[TASK GOAL] Reproduce the listing below verbatim.

※ ※ ※

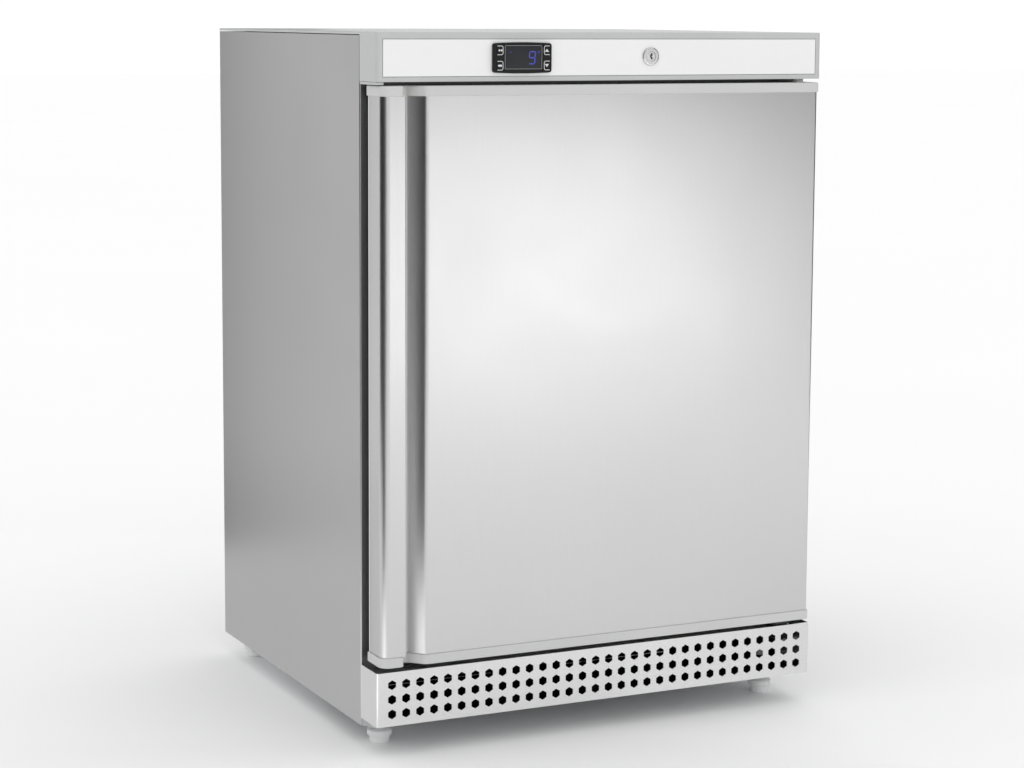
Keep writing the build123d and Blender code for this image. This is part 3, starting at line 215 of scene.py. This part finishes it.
def galvanised(name, colour, painted_shade=None):
    """Zinc coated sheet: dull spangle flakes of slightly different tone; painted shade, near black and not
    metallic, inside the given limits.
    """
    g = Graph(name)
    flakes = g.cells(160.0)
    tone = g.blend(g.range(flakes["Color"], 0, 1, 0.1, 0.9), shade(colour, 0.86), shade(colour, 1.12))
    # Painted shade: near black, not metallic and with little gloss inside the given limits.
    if painted_shade:
        inside = g.within(**painted_shade)
        g.colour(g.blend(inside, tone, PAINTED_SHADE_ZINC))
        g.link(g.range(inside, 0.9, 0.0, 0, 1), g.shader, "Metallic")
        g.link(g.range(inside, 0.5, 0.0, 0, 1), g.shader, "Specular IOR Level")
    else:
        g.colour(tone)
        g.fix(Metallic=0.9)
    g.roughness(g.range(flakes["Color"], 0.38, 0.55, 0.1, 0.9))
    g.normal(g.bump(g.noise(1500, detail=2.0), 0.08, 0.05 * MM))
    return g.material


def bare_metal(name, colour, roughness, stain=0.8, scale=45.0):
    """Plated or drawn metal with patches of dulled surface."""
    g = Graph(name)
    patches = g.noise(scale, detail=5.0, roughness=0.6)
    g.colour(g.blend(g.range(patches, 0, 1), colour, shade(colour, stain)))
    g.fix(Metallic=1.0)
    g.roughness(g.range(patches, roughness - 0.06, roughness + 0.12))
    g.normal(g.bump(g.noise(1800, detail=2.0), 0.05, 0.03 * MM))
    return g.material


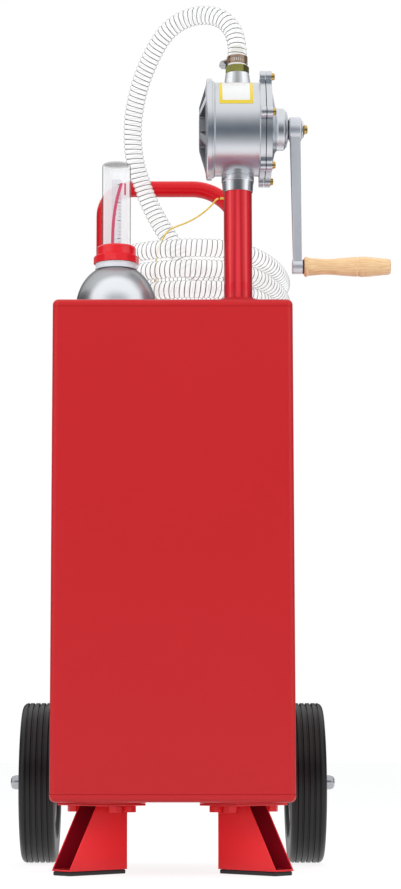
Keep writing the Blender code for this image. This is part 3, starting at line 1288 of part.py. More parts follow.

※ ※ ※

[WRITTEN RESPONSE]
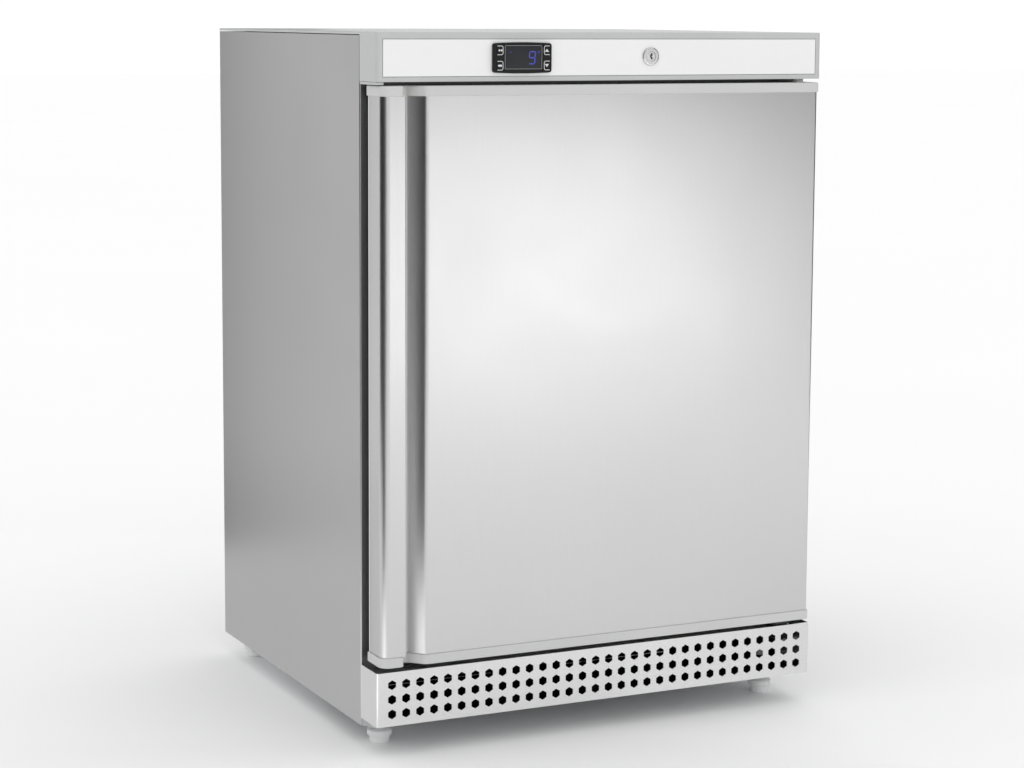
Keep writing the build123d and Blender code for this image. This is part 3, starting at line 215 of scene.py. This part finishes it.
def galvanised(name, colour, painted_shade=None):
    """Zinc coated sheet: dull spangle flakes of slightly different tone; painted shade, near black and not
    metallic, inside the given limits.
    """
    g = Graph(name)
    flakes = g.cells(160.0)
    tone = g.blend(g.range(flakes["Color"], 0, 1, 0.1, 0.9), shade(colour, 0.86), shade(colour, 1.12))
    # Painted shade: near black, not metallic and with little gloss inside the given limits.
    if painted_shade:
        inside = g.within(**painted_shade)
        g.colour(g.blend(inside, tone, PAINTED_SHADE_ZINC))
        g.link(g.range(inside, 0.9, 0.0, 0, 1), g.shader, "Metallic")
        g.link(g.range(inside, 0.5, 0.0, 0, 1), g.shader, "Specular IOR Level")
    else:
        g.colour(tone)
        g.fix(Metallic=0.9)
    g.roughness(g.range(flakes["Color"], 0.38, 0.55, 0.1, 0.9))
    g.normal(g.bump(g.noise(1500, detail=2.0), 0.08, 0.05 * MM))
    return g.material


def bare_metal(name, colour, roughness, stain=0.8, scale=45.0):
    """Plated or drawn metal with patches of dulled surface."""
    g = Graph(name)
    patches = g.noise(scale, detail=5.0, roughness=0.6)
    g.colour(g.blend(g.range(patches, 0, 1), colour, shade(colour, stain)))
    g.fix(Metallic=1.0)
    g.roughness(g.range(patches, roughness - 0.06, roughness + 0.12))
    g.normal(g.bump(g.noise(1800, detail=2.0), 0.05, 0.03 * MM))
    return g.material


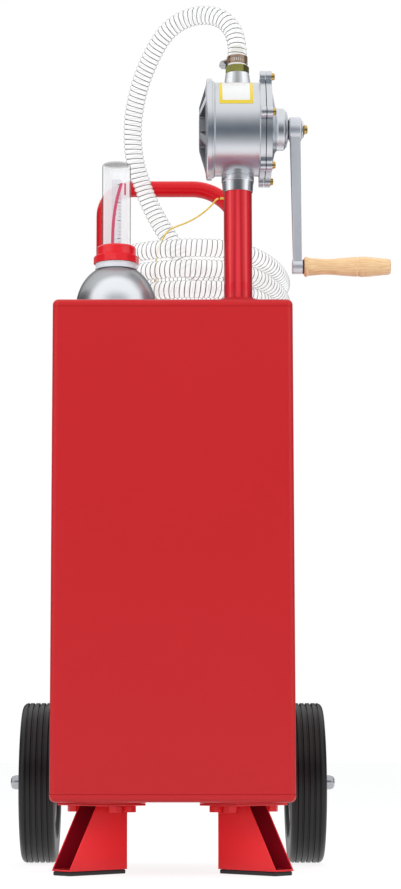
Keep writing the Blender code for this image. This is part 3, starting at line 1288 of part.py. More parts follow.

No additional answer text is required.